---- Dataset entries

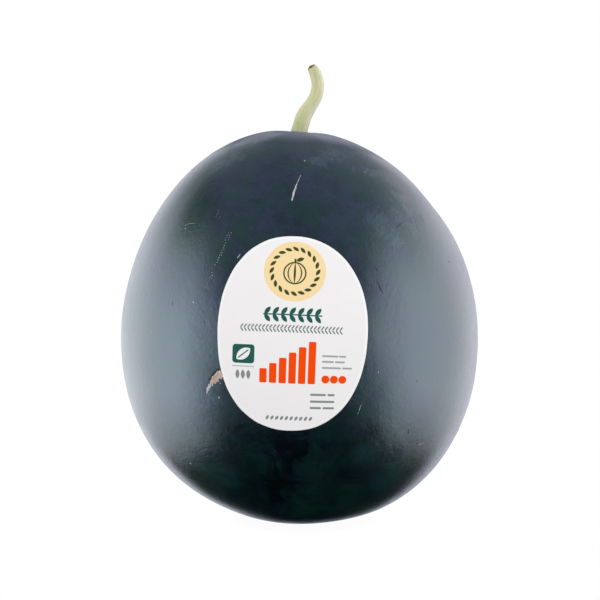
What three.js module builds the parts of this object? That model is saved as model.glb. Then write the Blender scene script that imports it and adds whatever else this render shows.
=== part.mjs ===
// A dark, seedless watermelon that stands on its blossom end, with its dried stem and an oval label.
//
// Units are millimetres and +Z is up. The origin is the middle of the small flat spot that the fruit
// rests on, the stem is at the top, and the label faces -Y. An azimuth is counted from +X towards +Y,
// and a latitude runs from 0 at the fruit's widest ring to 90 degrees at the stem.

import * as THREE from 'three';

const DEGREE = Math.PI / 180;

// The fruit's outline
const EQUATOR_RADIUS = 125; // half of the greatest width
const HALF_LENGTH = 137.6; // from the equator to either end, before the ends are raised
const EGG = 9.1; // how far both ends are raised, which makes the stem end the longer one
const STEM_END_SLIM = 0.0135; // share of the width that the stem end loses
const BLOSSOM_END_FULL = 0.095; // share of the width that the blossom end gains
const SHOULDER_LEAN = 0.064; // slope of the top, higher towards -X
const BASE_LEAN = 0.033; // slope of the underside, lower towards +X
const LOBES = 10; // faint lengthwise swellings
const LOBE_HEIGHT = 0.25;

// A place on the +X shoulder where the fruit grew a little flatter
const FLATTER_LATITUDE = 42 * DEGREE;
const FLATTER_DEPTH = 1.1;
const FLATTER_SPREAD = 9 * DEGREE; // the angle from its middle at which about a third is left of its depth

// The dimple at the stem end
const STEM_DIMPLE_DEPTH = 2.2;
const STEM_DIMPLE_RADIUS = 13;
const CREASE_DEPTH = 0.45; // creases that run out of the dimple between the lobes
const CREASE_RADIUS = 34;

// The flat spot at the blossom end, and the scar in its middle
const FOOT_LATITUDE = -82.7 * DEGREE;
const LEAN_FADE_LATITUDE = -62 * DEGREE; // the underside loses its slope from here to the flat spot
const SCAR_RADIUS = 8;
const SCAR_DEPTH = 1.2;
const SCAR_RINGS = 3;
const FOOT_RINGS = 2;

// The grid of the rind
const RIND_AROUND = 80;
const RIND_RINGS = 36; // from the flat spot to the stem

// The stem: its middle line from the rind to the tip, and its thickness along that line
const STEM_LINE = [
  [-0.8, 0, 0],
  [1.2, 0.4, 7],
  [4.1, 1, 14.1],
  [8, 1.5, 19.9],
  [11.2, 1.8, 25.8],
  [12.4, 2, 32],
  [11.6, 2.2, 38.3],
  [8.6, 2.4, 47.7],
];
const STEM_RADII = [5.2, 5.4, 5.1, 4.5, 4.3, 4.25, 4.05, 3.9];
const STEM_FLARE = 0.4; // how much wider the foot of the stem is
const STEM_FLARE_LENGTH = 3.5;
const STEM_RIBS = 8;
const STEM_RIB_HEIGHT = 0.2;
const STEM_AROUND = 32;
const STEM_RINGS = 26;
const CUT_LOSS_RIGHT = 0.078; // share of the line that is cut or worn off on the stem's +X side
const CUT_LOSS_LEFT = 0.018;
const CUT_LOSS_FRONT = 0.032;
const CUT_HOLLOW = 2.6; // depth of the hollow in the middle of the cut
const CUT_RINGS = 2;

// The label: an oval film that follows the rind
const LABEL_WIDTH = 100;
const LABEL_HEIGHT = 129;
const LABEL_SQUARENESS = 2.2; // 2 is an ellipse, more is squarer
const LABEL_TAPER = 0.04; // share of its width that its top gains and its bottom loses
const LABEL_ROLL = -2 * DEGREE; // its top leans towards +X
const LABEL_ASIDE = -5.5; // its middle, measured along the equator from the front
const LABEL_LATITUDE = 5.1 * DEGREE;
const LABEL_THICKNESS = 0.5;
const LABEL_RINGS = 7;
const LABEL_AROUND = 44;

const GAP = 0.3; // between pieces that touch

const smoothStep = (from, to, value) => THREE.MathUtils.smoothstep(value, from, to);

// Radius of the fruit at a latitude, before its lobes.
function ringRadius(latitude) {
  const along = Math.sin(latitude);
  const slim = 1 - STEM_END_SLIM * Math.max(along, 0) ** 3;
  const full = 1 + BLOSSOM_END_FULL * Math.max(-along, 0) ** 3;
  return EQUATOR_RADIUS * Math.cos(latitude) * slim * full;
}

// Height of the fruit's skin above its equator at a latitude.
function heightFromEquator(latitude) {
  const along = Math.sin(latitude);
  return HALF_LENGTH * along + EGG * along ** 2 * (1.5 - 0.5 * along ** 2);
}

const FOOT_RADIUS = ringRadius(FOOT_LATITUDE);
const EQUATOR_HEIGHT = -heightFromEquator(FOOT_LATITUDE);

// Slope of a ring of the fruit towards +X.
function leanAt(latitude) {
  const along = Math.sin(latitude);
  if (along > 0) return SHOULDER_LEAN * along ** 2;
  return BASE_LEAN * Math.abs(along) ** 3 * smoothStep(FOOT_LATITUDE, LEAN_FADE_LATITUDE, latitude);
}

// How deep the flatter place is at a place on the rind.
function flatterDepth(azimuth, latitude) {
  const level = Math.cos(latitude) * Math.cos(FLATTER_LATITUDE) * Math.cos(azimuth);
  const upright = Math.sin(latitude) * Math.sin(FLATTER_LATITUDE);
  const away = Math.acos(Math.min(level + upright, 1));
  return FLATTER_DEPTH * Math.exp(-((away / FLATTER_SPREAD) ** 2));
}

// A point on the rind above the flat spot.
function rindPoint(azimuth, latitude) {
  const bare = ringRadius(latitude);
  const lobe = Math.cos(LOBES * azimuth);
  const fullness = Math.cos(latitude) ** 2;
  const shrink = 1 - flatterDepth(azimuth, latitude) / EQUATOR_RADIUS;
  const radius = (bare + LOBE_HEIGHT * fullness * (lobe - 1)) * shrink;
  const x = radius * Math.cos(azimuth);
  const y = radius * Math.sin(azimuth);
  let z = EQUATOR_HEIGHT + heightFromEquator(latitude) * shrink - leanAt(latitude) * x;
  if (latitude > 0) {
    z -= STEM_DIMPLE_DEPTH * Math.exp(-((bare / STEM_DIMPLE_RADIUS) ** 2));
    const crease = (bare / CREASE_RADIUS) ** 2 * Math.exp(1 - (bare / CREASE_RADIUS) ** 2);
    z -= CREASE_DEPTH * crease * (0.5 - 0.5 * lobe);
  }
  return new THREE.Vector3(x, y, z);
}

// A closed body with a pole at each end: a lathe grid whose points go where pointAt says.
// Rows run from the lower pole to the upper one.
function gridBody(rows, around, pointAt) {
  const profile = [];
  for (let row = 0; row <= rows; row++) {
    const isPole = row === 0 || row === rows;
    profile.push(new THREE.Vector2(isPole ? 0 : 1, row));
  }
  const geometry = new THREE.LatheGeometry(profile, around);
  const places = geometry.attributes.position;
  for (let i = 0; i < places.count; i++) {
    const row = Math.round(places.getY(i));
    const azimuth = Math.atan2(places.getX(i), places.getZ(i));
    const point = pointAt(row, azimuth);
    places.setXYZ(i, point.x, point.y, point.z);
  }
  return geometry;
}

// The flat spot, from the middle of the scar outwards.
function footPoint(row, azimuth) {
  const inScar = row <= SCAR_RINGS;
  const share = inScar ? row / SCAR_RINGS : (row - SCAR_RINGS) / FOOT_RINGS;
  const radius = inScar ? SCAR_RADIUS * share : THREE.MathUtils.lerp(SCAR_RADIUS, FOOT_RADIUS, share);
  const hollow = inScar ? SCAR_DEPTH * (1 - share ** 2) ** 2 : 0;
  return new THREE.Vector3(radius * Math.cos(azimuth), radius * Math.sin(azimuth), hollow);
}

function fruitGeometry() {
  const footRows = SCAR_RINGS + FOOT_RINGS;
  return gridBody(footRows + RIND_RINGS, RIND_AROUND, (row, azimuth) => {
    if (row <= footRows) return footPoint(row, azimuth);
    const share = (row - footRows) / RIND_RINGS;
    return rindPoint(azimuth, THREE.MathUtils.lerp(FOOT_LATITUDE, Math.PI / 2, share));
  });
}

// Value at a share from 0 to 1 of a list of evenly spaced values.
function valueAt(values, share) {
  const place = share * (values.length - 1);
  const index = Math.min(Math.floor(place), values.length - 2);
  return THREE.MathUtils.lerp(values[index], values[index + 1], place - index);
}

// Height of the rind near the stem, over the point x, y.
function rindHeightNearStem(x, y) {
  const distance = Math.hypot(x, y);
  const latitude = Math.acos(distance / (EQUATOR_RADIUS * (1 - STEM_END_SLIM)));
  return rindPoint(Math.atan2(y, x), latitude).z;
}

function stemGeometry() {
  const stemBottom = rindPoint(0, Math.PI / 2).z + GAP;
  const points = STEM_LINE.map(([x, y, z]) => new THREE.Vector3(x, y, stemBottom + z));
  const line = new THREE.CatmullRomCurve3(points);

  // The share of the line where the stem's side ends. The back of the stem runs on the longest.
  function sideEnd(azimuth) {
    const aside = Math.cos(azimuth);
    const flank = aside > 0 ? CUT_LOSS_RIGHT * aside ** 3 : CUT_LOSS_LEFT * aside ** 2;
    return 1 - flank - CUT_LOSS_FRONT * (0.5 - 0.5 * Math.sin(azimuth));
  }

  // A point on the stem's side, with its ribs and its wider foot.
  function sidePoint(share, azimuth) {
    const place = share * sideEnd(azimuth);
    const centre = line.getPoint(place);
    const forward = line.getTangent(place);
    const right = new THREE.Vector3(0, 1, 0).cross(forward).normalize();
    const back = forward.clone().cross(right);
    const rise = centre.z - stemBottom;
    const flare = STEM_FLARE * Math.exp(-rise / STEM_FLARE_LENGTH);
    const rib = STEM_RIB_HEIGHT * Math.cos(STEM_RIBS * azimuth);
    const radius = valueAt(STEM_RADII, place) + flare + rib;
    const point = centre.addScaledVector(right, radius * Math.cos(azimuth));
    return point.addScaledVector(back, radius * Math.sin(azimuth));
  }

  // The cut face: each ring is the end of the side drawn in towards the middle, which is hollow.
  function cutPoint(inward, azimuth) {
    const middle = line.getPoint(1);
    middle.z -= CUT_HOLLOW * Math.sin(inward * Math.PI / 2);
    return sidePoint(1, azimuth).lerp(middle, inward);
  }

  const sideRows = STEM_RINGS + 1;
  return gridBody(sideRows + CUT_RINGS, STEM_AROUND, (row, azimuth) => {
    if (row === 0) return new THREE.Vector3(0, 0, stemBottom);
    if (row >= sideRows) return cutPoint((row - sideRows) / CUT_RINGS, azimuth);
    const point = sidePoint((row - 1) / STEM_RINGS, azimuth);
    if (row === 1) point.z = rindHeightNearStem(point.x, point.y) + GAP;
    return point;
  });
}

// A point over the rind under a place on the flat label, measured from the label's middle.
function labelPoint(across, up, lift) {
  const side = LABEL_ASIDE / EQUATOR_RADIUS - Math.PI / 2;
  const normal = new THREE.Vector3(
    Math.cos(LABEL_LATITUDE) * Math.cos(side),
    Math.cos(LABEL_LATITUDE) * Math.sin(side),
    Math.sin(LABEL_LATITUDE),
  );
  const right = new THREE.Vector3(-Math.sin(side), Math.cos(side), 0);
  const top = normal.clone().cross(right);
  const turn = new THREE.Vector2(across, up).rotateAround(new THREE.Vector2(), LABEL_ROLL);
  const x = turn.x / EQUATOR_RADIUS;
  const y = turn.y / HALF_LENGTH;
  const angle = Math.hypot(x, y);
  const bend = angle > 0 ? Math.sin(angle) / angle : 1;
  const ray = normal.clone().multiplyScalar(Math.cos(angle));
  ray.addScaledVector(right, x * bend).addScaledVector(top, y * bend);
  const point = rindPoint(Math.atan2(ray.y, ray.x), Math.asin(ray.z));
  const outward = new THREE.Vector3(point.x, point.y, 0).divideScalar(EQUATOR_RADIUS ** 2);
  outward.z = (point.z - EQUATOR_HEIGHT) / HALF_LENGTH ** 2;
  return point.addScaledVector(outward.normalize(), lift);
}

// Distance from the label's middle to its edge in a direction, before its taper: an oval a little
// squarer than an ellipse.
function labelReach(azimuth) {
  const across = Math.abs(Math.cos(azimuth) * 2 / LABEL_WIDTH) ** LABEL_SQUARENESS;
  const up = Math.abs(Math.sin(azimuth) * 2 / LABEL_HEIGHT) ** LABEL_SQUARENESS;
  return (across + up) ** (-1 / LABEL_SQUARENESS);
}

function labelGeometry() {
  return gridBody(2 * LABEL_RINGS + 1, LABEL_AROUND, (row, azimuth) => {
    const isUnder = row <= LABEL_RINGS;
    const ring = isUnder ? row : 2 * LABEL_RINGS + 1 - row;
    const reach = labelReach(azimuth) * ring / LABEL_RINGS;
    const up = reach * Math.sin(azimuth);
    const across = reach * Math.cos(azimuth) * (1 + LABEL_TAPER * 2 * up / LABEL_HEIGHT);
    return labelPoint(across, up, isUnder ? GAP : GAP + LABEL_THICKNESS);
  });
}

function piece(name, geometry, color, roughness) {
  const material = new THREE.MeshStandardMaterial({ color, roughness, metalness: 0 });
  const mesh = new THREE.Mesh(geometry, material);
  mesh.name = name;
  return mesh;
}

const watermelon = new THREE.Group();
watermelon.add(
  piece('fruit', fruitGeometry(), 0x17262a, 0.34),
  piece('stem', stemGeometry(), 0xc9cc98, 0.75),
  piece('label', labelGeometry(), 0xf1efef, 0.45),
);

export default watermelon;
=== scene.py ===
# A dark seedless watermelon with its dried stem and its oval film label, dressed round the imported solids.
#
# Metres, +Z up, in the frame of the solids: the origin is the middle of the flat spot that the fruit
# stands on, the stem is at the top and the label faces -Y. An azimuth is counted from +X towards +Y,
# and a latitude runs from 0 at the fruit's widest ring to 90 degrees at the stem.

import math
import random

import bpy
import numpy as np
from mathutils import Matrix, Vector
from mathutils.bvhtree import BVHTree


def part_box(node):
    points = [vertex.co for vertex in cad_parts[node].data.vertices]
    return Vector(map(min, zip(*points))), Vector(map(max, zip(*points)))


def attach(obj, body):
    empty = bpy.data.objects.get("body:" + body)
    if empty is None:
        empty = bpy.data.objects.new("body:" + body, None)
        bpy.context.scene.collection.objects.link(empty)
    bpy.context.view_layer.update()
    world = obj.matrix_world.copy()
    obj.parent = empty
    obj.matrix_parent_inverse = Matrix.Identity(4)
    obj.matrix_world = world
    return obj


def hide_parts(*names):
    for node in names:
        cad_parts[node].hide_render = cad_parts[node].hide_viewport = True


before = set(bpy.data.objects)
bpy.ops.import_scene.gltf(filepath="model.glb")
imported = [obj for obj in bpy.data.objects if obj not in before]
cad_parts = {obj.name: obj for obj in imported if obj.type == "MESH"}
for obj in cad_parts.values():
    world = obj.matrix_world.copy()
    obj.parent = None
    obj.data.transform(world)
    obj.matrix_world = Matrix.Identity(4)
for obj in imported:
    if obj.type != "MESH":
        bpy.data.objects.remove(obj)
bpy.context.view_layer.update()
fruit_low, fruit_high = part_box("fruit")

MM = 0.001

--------
---- Dataset entries

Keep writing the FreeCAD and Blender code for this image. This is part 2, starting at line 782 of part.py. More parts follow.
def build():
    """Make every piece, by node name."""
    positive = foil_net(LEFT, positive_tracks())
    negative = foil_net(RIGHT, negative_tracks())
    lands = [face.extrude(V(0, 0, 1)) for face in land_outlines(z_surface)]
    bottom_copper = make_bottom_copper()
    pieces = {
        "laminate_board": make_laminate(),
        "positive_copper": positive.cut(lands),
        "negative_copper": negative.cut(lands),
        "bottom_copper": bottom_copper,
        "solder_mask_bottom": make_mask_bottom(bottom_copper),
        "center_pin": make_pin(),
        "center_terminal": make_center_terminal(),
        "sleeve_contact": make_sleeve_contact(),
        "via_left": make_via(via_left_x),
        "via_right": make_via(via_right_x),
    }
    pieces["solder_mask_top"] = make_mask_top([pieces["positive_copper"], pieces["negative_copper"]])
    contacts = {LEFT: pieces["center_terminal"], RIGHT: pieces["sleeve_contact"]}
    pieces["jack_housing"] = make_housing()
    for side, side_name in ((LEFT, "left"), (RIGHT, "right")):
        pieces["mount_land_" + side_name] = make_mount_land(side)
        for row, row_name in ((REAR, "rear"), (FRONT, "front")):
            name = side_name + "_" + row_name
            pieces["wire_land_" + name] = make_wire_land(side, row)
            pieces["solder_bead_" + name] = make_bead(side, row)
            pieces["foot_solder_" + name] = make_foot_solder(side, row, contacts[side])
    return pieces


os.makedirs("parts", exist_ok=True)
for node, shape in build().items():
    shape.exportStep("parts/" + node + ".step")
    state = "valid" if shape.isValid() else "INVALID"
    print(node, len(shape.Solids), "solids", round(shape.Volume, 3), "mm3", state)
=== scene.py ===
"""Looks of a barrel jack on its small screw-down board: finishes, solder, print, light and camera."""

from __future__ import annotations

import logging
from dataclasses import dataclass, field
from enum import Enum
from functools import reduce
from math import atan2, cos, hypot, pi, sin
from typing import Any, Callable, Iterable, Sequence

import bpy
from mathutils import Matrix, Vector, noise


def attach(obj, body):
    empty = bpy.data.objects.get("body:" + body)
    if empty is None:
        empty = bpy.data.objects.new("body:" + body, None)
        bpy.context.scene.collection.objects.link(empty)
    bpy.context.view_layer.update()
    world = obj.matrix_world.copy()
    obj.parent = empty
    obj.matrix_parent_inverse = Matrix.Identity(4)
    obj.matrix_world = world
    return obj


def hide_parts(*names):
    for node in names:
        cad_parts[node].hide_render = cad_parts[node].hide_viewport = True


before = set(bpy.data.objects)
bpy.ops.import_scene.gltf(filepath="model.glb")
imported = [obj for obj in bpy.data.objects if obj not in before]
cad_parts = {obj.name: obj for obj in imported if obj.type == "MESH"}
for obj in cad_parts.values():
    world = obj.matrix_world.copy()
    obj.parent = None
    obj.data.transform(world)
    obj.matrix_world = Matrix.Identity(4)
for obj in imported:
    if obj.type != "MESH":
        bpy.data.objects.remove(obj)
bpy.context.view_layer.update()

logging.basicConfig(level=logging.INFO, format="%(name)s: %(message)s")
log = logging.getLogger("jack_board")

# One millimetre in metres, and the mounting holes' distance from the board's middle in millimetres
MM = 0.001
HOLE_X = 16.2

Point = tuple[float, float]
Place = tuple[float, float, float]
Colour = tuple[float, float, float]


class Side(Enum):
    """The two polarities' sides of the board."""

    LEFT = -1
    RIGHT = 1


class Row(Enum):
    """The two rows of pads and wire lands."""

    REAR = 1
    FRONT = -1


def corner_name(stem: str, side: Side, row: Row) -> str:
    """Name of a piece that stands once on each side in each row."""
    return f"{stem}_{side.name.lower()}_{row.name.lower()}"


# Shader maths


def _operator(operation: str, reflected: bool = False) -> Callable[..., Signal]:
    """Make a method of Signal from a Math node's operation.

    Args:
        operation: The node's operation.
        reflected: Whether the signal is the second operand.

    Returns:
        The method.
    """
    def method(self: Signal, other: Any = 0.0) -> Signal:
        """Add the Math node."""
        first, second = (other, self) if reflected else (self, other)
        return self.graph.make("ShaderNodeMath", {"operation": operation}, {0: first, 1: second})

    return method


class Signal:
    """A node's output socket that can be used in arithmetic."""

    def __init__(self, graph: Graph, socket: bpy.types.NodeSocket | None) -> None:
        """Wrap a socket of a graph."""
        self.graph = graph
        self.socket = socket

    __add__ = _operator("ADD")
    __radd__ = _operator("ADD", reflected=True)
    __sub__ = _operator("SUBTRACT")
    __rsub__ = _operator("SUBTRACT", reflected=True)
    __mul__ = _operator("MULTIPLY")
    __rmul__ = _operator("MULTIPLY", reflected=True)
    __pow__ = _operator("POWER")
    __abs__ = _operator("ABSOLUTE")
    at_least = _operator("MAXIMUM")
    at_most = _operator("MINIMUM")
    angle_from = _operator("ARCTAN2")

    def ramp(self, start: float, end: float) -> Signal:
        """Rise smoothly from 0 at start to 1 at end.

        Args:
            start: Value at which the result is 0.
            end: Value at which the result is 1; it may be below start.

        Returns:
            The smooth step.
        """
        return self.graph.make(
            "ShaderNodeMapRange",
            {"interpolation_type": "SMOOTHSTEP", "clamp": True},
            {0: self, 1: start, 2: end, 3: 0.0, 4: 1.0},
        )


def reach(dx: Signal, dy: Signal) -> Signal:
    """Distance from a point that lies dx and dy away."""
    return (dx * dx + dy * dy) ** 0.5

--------
---- Dataset entries

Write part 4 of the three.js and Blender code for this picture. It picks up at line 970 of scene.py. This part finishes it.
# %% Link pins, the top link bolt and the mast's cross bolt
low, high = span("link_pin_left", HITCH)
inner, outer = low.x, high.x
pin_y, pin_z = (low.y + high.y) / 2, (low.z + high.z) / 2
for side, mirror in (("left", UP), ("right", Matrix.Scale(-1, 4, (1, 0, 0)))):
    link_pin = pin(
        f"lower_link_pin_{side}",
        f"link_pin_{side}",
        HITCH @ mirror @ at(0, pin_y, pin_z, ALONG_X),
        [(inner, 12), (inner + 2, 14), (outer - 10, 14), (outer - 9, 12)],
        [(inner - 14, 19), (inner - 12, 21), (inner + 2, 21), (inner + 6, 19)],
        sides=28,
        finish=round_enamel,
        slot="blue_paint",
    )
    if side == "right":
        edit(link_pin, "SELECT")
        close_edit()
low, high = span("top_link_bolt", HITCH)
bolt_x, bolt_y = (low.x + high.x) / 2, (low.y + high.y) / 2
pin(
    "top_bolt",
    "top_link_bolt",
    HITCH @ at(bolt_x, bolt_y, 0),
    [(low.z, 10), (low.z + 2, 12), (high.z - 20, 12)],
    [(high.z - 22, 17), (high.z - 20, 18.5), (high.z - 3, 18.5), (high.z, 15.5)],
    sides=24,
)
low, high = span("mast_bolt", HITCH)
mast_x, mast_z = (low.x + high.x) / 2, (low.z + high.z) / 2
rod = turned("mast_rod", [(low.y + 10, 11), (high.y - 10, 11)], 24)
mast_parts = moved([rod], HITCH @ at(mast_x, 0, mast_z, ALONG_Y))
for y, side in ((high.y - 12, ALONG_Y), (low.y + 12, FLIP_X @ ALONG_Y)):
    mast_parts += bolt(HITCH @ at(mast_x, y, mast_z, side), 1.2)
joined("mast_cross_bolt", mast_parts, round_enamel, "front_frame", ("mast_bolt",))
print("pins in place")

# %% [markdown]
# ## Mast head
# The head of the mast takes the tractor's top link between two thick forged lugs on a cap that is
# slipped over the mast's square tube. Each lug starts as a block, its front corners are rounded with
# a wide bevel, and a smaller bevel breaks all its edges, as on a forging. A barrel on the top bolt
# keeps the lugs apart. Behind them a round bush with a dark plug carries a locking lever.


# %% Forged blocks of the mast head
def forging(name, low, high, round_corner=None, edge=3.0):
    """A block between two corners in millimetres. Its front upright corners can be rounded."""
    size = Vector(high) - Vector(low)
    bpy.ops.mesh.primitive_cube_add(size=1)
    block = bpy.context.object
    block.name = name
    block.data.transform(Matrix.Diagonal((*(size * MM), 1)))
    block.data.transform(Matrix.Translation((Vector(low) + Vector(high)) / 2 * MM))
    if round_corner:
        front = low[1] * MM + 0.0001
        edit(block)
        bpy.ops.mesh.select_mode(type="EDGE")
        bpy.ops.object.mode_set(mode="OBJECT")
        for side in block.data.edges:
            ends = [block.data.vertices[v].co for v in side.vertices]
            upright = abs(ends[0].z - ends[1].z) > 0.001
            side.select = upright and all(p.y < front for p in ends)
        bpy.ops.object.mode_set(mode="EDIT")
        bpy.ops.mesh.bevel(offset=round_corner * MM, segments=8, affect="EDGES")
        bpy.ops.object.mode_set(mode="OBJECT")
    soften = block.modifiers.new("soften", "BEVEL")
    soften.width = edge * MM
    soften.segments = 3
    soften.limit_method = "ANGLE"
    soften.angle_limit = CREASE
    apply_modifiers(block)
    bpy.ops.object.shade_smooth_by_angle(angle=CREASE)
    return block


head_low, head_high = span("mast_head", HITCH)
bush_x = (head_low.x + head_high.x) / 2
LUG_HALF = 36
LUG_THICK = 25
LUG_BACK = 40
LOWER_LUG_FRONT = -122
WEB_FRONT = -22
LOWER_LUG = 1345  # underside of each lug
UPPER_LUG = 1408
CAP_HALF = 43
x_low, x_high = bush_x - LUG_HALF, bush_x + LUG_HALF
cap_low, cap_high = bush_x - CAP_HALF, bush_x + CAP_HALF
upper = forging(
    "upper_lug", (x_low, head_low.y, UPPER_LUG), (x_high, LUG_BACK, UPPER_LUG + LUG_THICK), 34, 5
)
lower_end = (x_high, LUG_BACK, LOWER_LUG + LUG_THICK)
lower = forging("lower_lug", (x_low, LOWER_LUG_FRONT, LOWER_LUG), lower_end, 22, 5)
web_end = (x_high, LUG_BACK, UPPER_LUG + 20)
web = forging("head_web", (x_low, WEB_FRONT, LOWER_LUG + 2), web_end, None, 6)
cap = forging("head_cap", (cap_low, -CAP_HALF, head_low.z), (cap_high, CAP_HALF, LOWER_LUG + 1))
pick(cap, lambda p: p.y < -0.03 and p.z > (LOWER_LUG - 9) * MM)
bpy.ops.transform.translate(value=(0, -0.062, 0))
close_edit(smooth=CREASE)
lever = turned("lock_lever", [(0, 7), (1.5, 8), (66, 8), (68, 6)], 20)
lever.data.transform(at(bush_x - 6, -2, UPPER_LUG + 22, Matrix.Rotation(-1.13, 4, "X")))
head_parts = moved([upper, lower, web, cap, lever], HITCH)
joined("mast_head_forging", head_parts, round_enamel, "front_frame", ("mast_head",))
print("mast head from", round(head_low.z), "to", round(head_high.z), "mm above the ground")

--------

#### What is needed
Take the listing above and repeat exactly the lines from the one containing "function piece(name, geometry, color, roughness)" through the one containing "from mathutils.bvhtree import BVHTree", both included.

#### Exercise solution
function piece(name, geometry, color, roughness) {
  const material = new THREE.MeshStandardMaterial({ color, roughness, metalness: 0 });
  const mesh = new THREE.Mesh(geometry, material);
  mesh.name = name;
  return mesh;
}

const watermelon = new THREE.Group();
watermelon.add(
  piece('fruit', fruitGeometry(), 0x17262a, 0.34),
  piece('stem', stemGeometry(), 0xc9cc98, 0.75),
  piece('label', labelGeometry(), 0xf1efef, 0.45),
);

export default watermelon;
=== scene.py ===
# A dark seedless watermelon with its dried stem and its oval film label, dressed round the imported solids.
#
# Metres, +Z up, in the frame of the solids: the origin is the middle of the flat spot that the fruit
# stands on, the stem is at the top and the label faces -Y. An azimuth is counted from +X towards +Y,
# and a latitude runs from 0 at the fruit's widest ring to 90 degrees at the stem.

import math
import random

import bpy
import numpy as np
from mathutils import Matrix, Vector
from mathutils.bvhtree import BVHTree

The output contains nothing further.